After finishing at Oxford, Adeniyi-Jones left England for America and in 2017 he received his MFA from the Yale School of Art. His growing body of work continues to represent his experience as a Black man who exists across countries and cultures from England to Nigeria to North America and Senegal. He acknowledged that as he grows as an artist, the figures in his work are continuing to evolve, becoming “more busy, more crowded, dynamic and elastic.”

Sketches and more in Adeniyi-Jones's studio.

“When I started a bit back, I was definitely trying to say that these are Yoruba-inspired characters, but now I want [the interpretation] to be more open and accessible. I feel like I’m trying to paint a figure now that is more versatile culturally, so it’s not specifically a West African figure. It could be a Black American, Black European or someone from anywhere else.”

When he moved to America, Adeniyi Jones was immediately taken by his new exposure to the rich and fantastic world of Black figurative painters like Kerry James Marshall, Aaron Douglas and Barkley Hendricks. “As soon as I moved to the East Coast and I was exposed to everything from James Baldwin to the Harlem Renaissance, my relationship to all this history [that until then] I hadn’t been in contact with and that I couldn’t actually feel as being relevant to me changed,” he says. “I would read about some Baldwin story, then I’d go for a walk and I would experience something unlike anything I could have in London or anywhere else and I’d go, ‘Okay I understand this.’There’s a very specific kind of Blackness in this country that has affected everything that’s happening [in my paintings]. The work got hypercharged by that self-definition I was speaking to as well. It’s benefited from me attaching myself to an expansive kind of history of the Black experience.”

A recent resident of Kehinde Wiley’s Black Rock program in Senegal, the experience left an indelible mark on Adeniyi-Jones. He says it added a layer of texture and complexity both to his work and to his personhood. The figures he’s working on now first began taking shape in Senegal, and he admits to possessing a sense that certain spirits of the place remain in his consciousness.

“There’s turbulence in this work, and these characters are less tight than in my previous work. They are reaching out in a different way,” he says, adding that he’s become more keenly aware of the weight that comes with moving through the world in a Black body. “I think it’s important that these characters express a kind of strength, enough to deal with that weight. It’s important they express a level of preparedness for that.”

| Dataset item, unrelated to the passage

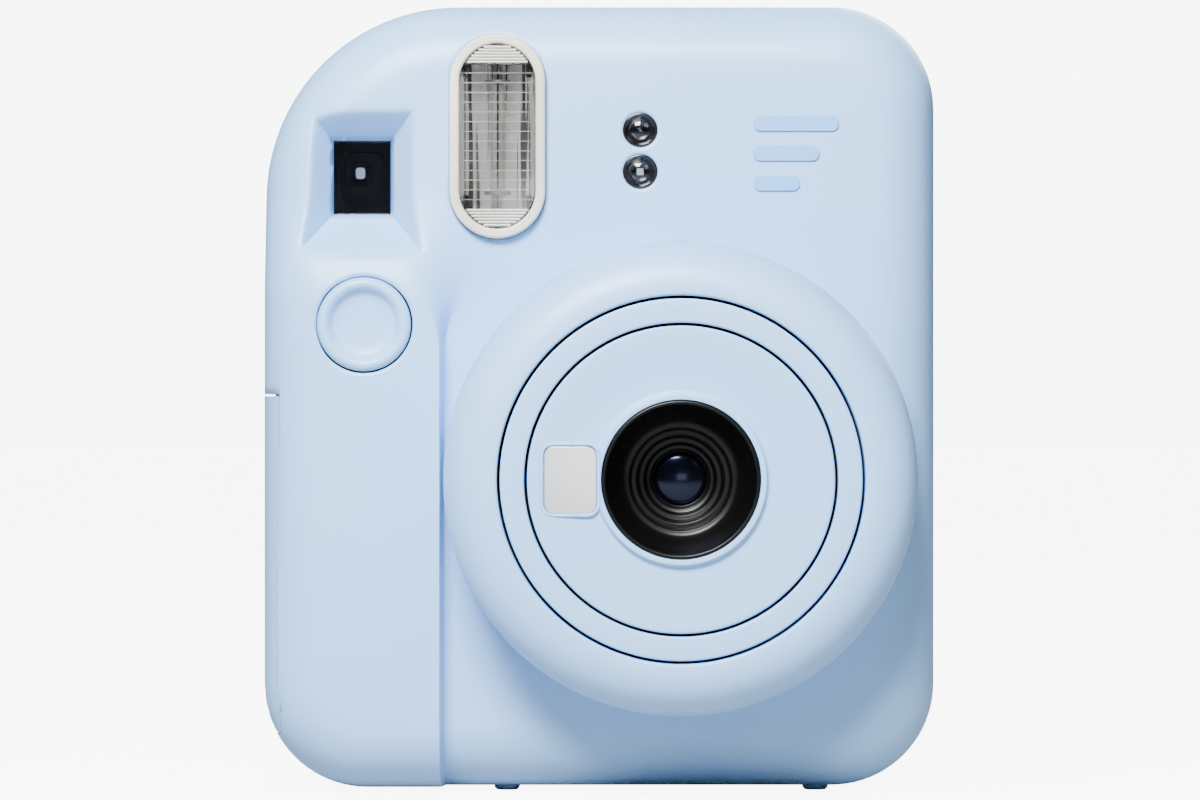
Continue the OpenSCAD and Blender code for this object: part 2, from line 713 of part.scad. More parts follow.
module light_sensors() {
  y = face_y + 6;
  color([0.25, 0.25, 0.28]) {
    for (z = sensor_z) y_cyl(2.2, face_y + 1.6, y, sensor_x, z);
    box([sensor_x - 3, y, sensor_z[1] - 4], [sensor_x + 3, y + 1, sensor_z[0] + 4]);
  }
}
module viewfinder_window() {
  y = face_y + recess_d;
  color(DARK) y_plate(y + 0.1, y + 1.1) rounded(finder_w + 0.5, finder_h + 0.5, 0.4, finder_x, finder_z);
}
module viewfinder_tube() {
  y = face_y + recess_d + 2.4;
  color(DARK) difference() {
    translate([finder_x, (y + rear_y - 0.6) / 2, finder_z])
      cube([tube_w, rear_y - 0.6 - y, tube_h], center = true);
    translate([finder_x, (y + rear_y) / 2, finder_z])
      cube([tube_w - 2.4, rear_y - y + 4, tube_h - 2.4], center = true);
  }
}
module viewfinder_lens() {
  color([0.7, 0.75, 0.8]) for (y = [split_y, rear_y - 3])
    y_plate(y, y + 1.4) square_at(finder_x, finder_z, tube_w - 2.5, tube_h - 2.5);
}
module square_at(x, z, w, h) {
  translate([x, z]) square([w, h], center = true);
}
module viewfinder_eyepiece() {
  color(DARK) y_plate(rear_y, rear_y + eyepiece_out) difference() {
    rounded(tube_w + 4, tube_h + 3, 3, finder_x, finder_z);
    rounded(tube_w - 4, tube_h - 5, 1.5, finder_x, finder_z);
  }
}

// --- film door: it turns about the hinge on the rear right edge ---
film_window_x = lens_x - 6;
film_window_z = 74;
film_window_w = 9;
film_window_h = 20;
liner_x0 = latch_x + 4.4;
latch_plate_w = 7.6;
spring_len = 7;
seat_z = latch_z - 7 - spring_len;
module film_window_shape(extra) {
  rounded(film_window_w + extra, film_window_h + extra, 1.5, film_window_x, film_window_z);
}
module film_door() {
  cuts = hinge_cuts();
  color(BLUE) {
    difference() {
      intersection() {
        difference() {
          body_solid(0);
          body_solid(wall);
        }
        box([door_x0, door_y, door_z0], [door_x1, rear_y + 1, door_z1]);
      }
      y_plate(rear_y - wall - 1, rear_y + 1) film_window_shape(-1.2);
      y_plate(rear_y - 1.2, rear_y + 1) film_window_shape(0.1);
      box([latch_x - 1.3, rear_y - wall - 1, latch_z - 4.3 - latch_travel],
        [latch_x + 1.3, rear_y + 1, latch_z + 4.3]);
    }
    for (k = [2, 4]) difference() {
      union() {
        z_cyl(hinge_r, cuts[k] + gap, cuts[k + 1] - gap, hinge_x, hinge_y);
        box([door_x1 - 1.2, hinge_y - 0.1, cuts[k] + gap], [hinge_x, hinge_y + 1.9, cuts[k + 1] - gap]);
      }
      z_cyl(pin_r + run_fit, cuts[k], cuts[k + 1], hinge_x, hinge_y);
    }
    // seat of the latch spring
    box([latch_x - 1.6, rear_y - wall - 2, seat_z - 1.2], [latch_x + 1.6, rear_y - wall + 0.3, seat_z]);
  }
}
module door_liner() {
  color(DARK) difference() {
    box([liner_x0, liner_y, chamber_z + 4], [chamber_x + pack_w - 1.5, rear_y - wall, chamber_top - 3]);
    y_plate(liner_y - 1, rear_y) film_window_shape(-1);
  }
}
module film_window() {
  color([0.5, 0.5, 0.52]) y_plate(rear_y - 1.2, rear_y - 0.2) film_window_shape(0);
}
module pressure_springs() {
  x0 = lens_x - 17;
  span = 34;
  bow = 1.5;
  strip = 0.35;
  lower = [for (i = [0:12]) [x0 + span * i / 12, liner_y - strip - bow * sin(15 * i)]];
  upper = [for (i = [12:-1:0]) [x0 + span * i / 12, liner_y - bow * sin(15 * i)]];
  color("silver") for (z = [chamber_z + 14, chamber_z + 42])
    translate([0, 0, z]) linear_extrude(6) polygon(concat(lower, upper));
}
module door_seals() {
  y = chamber_rear;
  color([0.08, 0.08, 0.08]) difference() {
    box([chamber_x - sheet, y, chamber_z - sheet], [chamber_x + pack_w + sheet, y + 1.3, chamber_top]);
    box([chamber_x, y - 1, chamber_z], [chamber_x + pack_w, y + 2, chamber_top - sheet]);
  }
}
module door_hinge_pin() {
  cuts = hinge_cuts();
  color("silver") z_cyl(pin_r, cuts[1], cuts[6], hinge_x, hinge_y);
}
module door_latch() {
  y1 = rear_y - wall - gap;
  color([0.70, 0.79, 0.87]) {
    y_plate(rear_y + gap, rear_y + 1.5) rounded(5.6, 15, 1.4, latch_x, latch_z);
    for (i = [-2:2])
      box([latch_x - 2.2, rear_y + 1.4, latch_z + 2 * i - 0.4],
        [latch_x + 2.2, rear_y + 1.8, latch_z + 2 * i + 0.4]);
    box([latch_x - 1, y1 - 0.5, latch_z - 4], [latch_x + 1, rear_y + 0.6, latch_z + 4]);
    box([latch_x - latch_plate_w / 2, y1 - 1.3, latch_z - 7], [latch_x + latch_plate_w / 2, y1, latch_z + 8]);
    for (z = [latch_z - 5, latch_z + 5])
      box([door_x0 + 0.2, y1 - 1.3, z], [latch_x, y1, z + 2]);
  }
}
module latch_spring() {
  color("silver") translate([latch_x, rear_y - wall - 1.05, seat_z + 0.02])
    coil(0.8, 0.2, 5, spring_len - 0.05);
}

// --- batteries ---
module battery_box() {
  color(DARK) difference() {
    intersection() {
      box([box_x0, box_y0 - 1, cell_z - 2.2], [box_x1 + 1, box_y1 + 1, box_z1]);
      union() {
        body_solid(wall + gap);
        grip_solid(wall + gap);
      }
    }
    box([box_x0 - 1, box_y0, cell_z - 1.2], [box_x1, box_y1, box_z1 - 0.8]);
  }
}
module battery_contacts() {
  low = cell_z - contact_t;
  high = cell_z + cell_h;
  color("silver") {
    box([cell_x - 5, cell_y[0] - 5, low], [cell_x + 5, cell_y[1] + 5, low + 0.4]);
    for (y = cell_y) z_cyl(3, low + 0.3, cell_z, cell_x, y);
    for (y = cell_y) box([cell_x - 5, y - 5, high + 0.7], [cell_x + 5, y + 5, high + 1.2]);
    for (y = cell_y) z_cyl(1.8, high, high + 0.8, cell_x, y);
  }
}
module aa_cells() {
  color([0.75, 0.6, 0.2]) for (y = cell_y) {
    z_cyl(cell_r, cell_z, cell_z + cell_h - 1, cell_x, y);
    z_cyl(2.75, cell_z + cell_h - 1.1, cell_z + cell_h, cell_x, y);
  }
}
module battery_door() {
  z0 = bdoor_z0 + 17 + gap;
  z1 = bdoor_z1 - 13 - gap;
  color(BLUE) {
    intersection() {
      covers_shell();
      box([left_x - 1, bdoor_y0, bdoor_z0], [left_x + 8, bdoor_y1, bdoor_z1]);
    }
    difference() {
      union() {
        z_cyl(bhinge_r, z0, z1, bhinge_x, bhinge_y);
        box([left_x + 0.3, bdoor_y1 - 0.6, z0], [bhinge_x + 0.3, bhinge_y, z1]);
      }
      z_cyl(bpin_r + run_fit, z0 - 1, z1 + 1, bhinge_x, bhinge_y);
    }
  }
}
module battery_door_pin() {
  color("silver") z_cyl(bpin_r, bdoor_z0 + 9, bdoor_z1 - 5, bhinge_x, bhinge_y);
}

// --- strap lugs, feet, screws and trim ---
module strap_lugs() {
  cup = lug_in + 2;
  rim = body_w / 2 - 2.4;
  back = body_w / 2 - lug_depth - 2.1;
  floor_t = 0.7;
  color([0.70, 0.79, 0.87]) for (s = [-1, 1]) {
    difference() {
      translate([s * (rim + back) / 2, lug_y, lug_z]) cube([rim - back, cup, cup], center = true);
      translate([s * (rim + back + 2 * floor_t) / 2, lug_y, lug_z])
        cube([rim - back, lug_in, lug_in], center = true);
    }
    z_cyl(lug_bar_r, lug_z - cup / 2, lug_z + cup / 2, s * (rim - lug_bar_r), lug_y);
  }
}
module feet() {
  color([0.66, 0.76, 0.85]) for (x = foot_x, y = foot_y) {
    z_cyl(foot_r, 0.3, foot_h + 1.2, x, y);
    translate([x, y, 0]) cylinder(r1 = foot_r - 0.4, r2 = foot_r, h = 0.3);
  }
}
module case_screws() {
  color("silver") for (p = screw_at) difference() {
    union() {
      y_cyl(screw_head_r, rear_y - 1.3, rear_y - 0.2, p[0], p[1]);
      y_cyl(screw_r, rear_y - wall - boss_len, rear_y - 1.2, p[0], p[1]);
    }
    y_plate(rear_y - 0.7, rear_y) translate([p[0], p[1]]) {
      square([2.4, 0.5], center = true);
      square([0.5, 2.4], center = true);
    }
  }
}
module trim_bars() {
  color([0.68, 0.82, 0.93]) y_plate(face_y - 0.3, face_y)
    for (i = [0:2]) rounded(13.2 - 3 * i, 2.4, 1.1, 30.2 - 1.5 * i, body_h - 18.6 - 4.6 * i);
}

front_cover();
rear_cover();
lens_housing();
barrel_guide();
lens_barrel();
lens_ring();
face_panel();
selfie_mirror();
lens_cone();
front_element();
shutter_plate();
shutter_blade();
shutter_solenoid();
rear_element();
light_cone();
film_chamber();
roller_frame();
drive_roller();
pinch_roller();
idler_gear();
motor_pinion();
motor();
motor_bracket();
film_pick();
counter_dial();
dial_bracket();
counter_window();
shutter_button();
button_spring();
button_switch();
main_board();
flash_board();
flash_capacitor();
flash_bezel();
flash_window();
flash_reflector();
flash_tube();
sensor_windows();
light_sensors();
viewfinder_window();
viewfinder_tube();
viewfinder_lens();
viewfinder_eyepiece();
film_door();
door_liner();
film_window();
pressure_springs();
door_seals();
door_hinge_pin();
door_latch();
latch_spring();
battery_box();
battery_contacts();
aa_cells();
battery_door();
battery_door_pin();
strap_lugs();
feet();
case_screws();
trim_bars();
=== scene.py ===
import math
import bpy
import bmesh
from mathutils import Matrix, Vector
from mathutils.geometry import delaunay_2d_cdt


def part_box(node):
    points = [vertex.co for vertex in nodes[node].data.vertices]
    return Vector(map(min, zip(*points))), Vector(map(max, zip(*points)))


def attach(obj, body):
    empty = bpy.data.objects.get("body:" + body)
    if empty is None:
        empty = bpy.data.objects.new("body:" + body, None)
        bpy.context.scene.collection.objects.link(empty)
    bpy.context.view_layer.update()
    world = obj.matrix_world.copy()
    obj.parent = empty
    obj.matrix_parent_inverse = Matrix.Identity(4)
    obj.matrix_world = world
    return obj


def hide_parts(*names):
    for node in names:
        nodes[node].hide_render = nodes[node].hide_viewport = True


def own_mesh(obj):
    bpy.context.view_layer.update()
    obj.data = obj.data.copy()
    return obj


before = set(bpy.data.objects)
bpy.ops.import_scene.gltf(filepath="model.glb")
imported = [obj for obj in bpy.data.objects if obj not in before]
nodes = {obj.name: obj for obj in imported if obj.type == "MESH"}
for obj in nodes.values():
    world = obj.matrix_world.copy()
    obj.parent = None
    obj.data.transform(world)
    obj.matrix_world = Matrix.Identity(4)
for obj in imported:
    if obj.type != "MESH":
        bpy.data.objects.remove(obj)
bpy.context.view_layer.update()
mm = 0.001
print("stage: frame loaded,", len(nodes), "nodes")


def middle(node):
    low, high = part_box(node)
    return [(a + b) / 2 for a, b in zip(low, high)]


def size(node):
    low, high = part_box(node)
    return [b - a for a, b in zip(low, high)]


# driving places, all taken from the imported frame
coverLow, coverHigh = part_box("front_cover")
lensX, _, lensZ = middle("lens_housing")
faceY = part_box("lens_housing")[1][1]  # the plane that the lens housing stands on
gripY = coverLow[1]  # foremost plane of the grip
splitY = coverHigh[1]  # where the front cover meets the rear one
domeRadius = size("lens_housing")[0] / 2


# hex colour to linear values
def rgb(hexText, alpha=1.0):
    parts = [int(hexText[i:i + 2], 16) / 255 for i in (1, 3, 5)]
    return [c / 12.92 if c <= 0.04045 else ((c + 0.055) / 1.055) ** 2.4 for c in parts] + [alpha]


# a node with its settings (an input or a property) and its links
def addNode(tree, kind, settings=None, links=None):
    node = tree.nodes.new(kind)
    for key, value in (settings or {}).items():
        if isinstance(key, int) or key in node.inputs:
            node.inputs[key].default_value = value
        else:
            setattr(node, key, value)
    for key, source in (links or {}).items():
        tree.links.new(source, node.inputs[key])
    return node


def startMaterial(name, shaderSettings):
    material = bpy.data.materials.new(name)
    material.use_nodes = True
    tree = material.node_tree
    tree.nodes.clear()
    shader = addNode(tree, "ShaderNodeBsdfPrincipled", shaderSettings)
    addNode(tree, "ShaderNodeOutputMaterial", None, {"Surface": shader.outputs[0]})
    place = addNode(tree, "ShaderNodeTexCoord").outputs["Object"]
    return material, tree, shader, place


# Moulded plastic: two close tints drift over centimetres, and a spark-eroded grain lifts the surface
def mouldedPlastic(name, tintA, tintB, rough, grain, lift, coat=0.0, ior=1.53):
    material, tree, shader, place = startMaterial(
        name, {"IOR": ior, "Coat Weight": coat, "Coat Roughness": 0.25})
    drift = addNode(tree, "ShaderNodeTexNoise", {"Scale": 1 / 0.035, "Detail": 2.0}, {"Vector": place})
    tint = addNode(tree, "ShaderNodeValToRGB", None, {"Fac": drift.outputs["Fac"]})
    tint.color_ramp.elements[0].position = 0.35
    tint.color_ramp.elements[0].color = rgb(tintA)
    tint.color_ramp.elements[1].position = 0.65
    tint.color_ramp.elements[1].color = rgb(tintB)
    fine = addNode(tree, "ShaderNodeTexNoise", {"Scale": 1 / grain, "Detail": 3.0}, {"Vector": place})
    gloss = addNode(tree, "ShaderNodeMapRange", {"To Min": rough - 0.04, "To Max": rough + 0.04},
                    {"Value": fine.outputs["Fac"]})
    bump = addNode(tree, "ShaderNodeBump", {"Strength": 0.35, "Distance": lift},
                   {"Height": fine.outputs["Fac"]})
    tree.links.new(tint.outputs["Color"], shader.inputs["Base Color"])
    tree.links.new(gloss.outputs["Result"], shader.inputs["Roughness"])
    tree.links.new(bump.outputs["Normal"], shader.inputs["Normal"])
    return material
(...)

Adeniyi-Jones says he is telling us that these free-flowing figures are indeed Black and brown bodies, but he’s trying to highlight that fact through features like strength, fluidity and physicality, rather than through skin and facial details. “I’m trying to translate the weight of the movement, the experience of being Black and read in different ways in different places. It’s important to note the weight of this aspect of our existence.”